A model of dual GST is proposed to be introduced comprising of the Central GST (CGST) levied by the Centre and the State GST (SGST) to be levied by the States. The dual GST would replace a number of existing central and state level taxes such as excise duty, service tax, additional duty of customs, State level VAT, Entertainment tax ,Central Sales Tax, etc.
The said GST would operate as a VAT whereby credit of all taxes paid on the procurements would be available for discharging the GST liabilities on supplies. The GST will not make a distinction between goods and services and there would be free flow of credits between goods and services. This will have the effect of removing the distortions in the existing tax regime, wherein cross credits between goods and services is not available.
An Empowered Committee of State Finance Ministers has been formed to lay out the plan for the implementation of GST. The Empowered Committee had published a Discussion Paper outlining the proposed features of the dual GST in November 2009 for views of the industry and trade. In furtherance to the Discussion Paper, the Honorable Finance Minister made a speech to the Empowered Committee outlining the broad contours of the proposed GST.
Some of the features of the proposed GST as outlined by the discussion paper and the Honorable Finance Minister’s speech to the Empowered Committee on 21 July 2010 are as follows:

  • GST is a broad based and a single unified consumption tax on supply of goods and services
  • GST would be levied on the value addition at each stage of supply chain
  • GST proposes to subsume the following taxes:
    – Central taxes : CENVAT, CVD, SAD, Service Tax, Surcharges, and Cesses
    – State taxes : VAT, Entertainment tax; Luxury tax; Taxes on lottery, betting and gambling; State Cesses and Surcharges, Entry Tax. No decision has been taken yet on whether purchase tax would be subsumed in GST
  • Petroleum products and alcoholic beverages have been proposed to be kept out of GST.
  • It has been proposed that there should be a two-tier rate structure for goods and different rates for goods and services, which would converge into a single rate for goods and services after two years of GST implementation as tabulated below:
Year Goods-Lower rate Goods-Standard rate Services
Year 1 6% 10% 8%
Year 2 6% 9% 8%
Year 3 8% 8% 8%
  • The CGST and SGST rates are propsed to be kept same as mentioned above.
  • CGST and SGST would be applicable to all transactions of goods and services except:
    – Small list of exempted goods and services
    – Goods which are outside the purview of GST (petroleum products and alcoholic beverages)
    – Transactions which are below the prescribed threshold limits. Presently a threshold limit of INR 10 million has been prescribed under CGST and INR 1 million for SGST (no threshold limit prescribed for services)

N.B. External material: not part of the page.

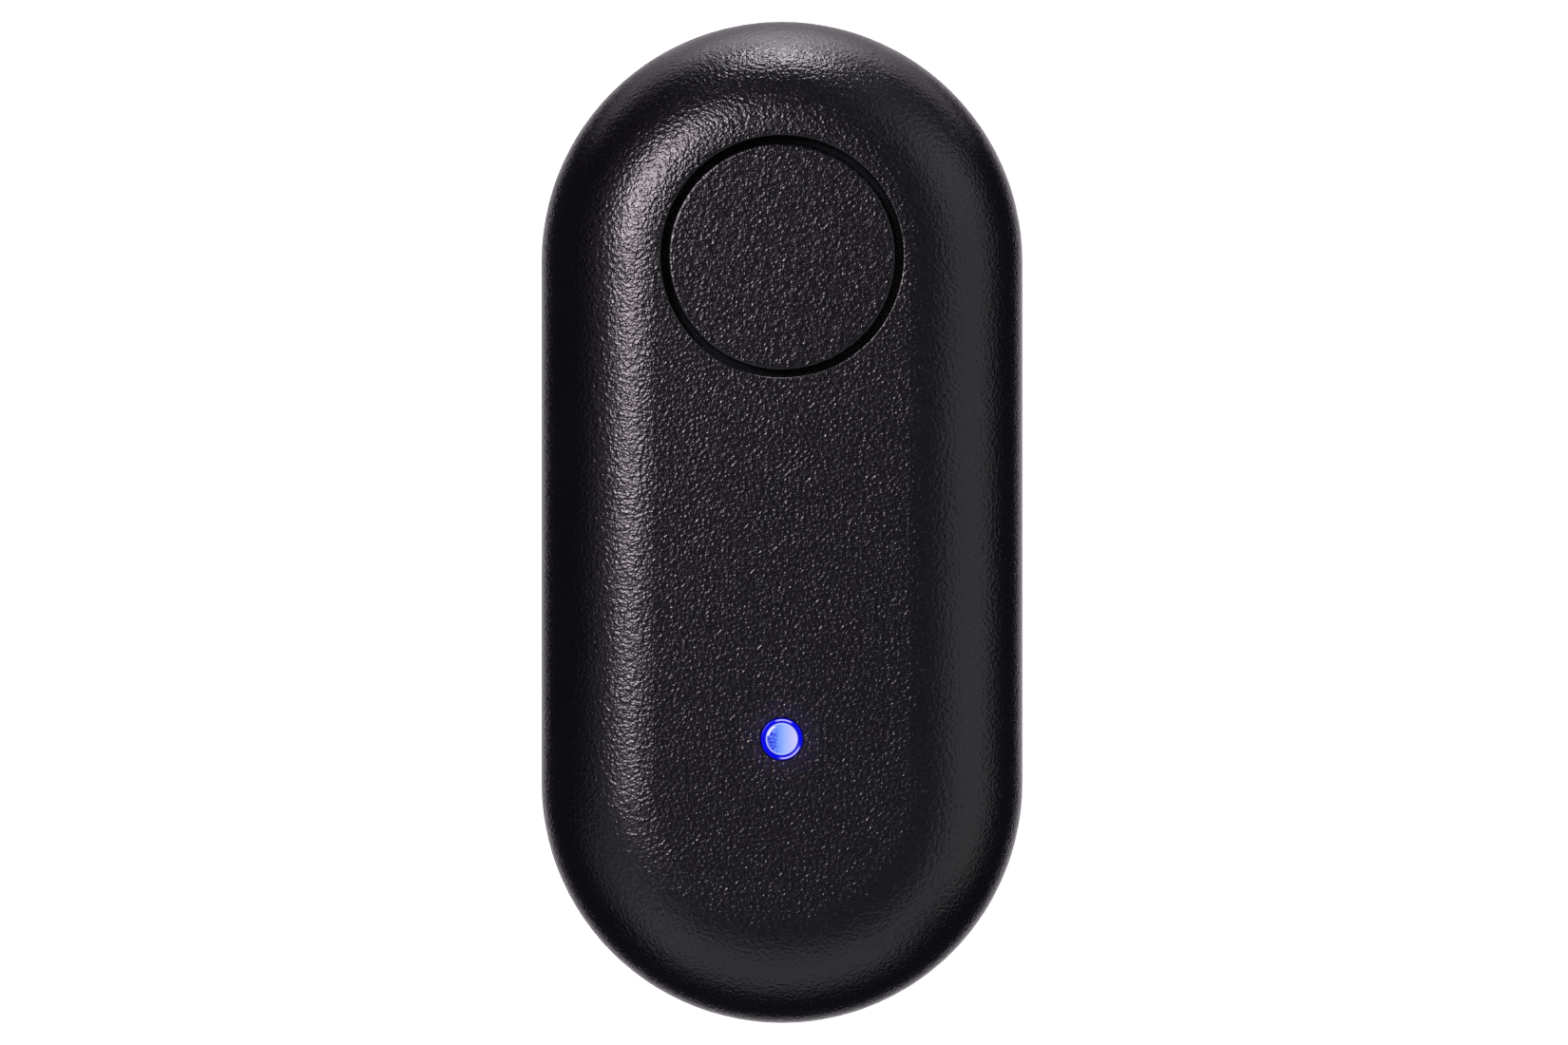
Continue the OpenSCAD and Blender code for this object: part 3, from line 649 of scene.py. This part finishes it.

  • Integrated GST (IGST) which is combination of CGST and SGST would be applicable on all inter-state transactions of goods and services and would be levied by Central Government. Interstate stock transfers would be treated at par with interstate sales for the levy of GST.
  • Exports would be zero rated, whereas GST would be levied on imports.
  • Full input credit of the taxes paid in the supply chain would be available. However, there would be no cross credit available between CGST and SGST.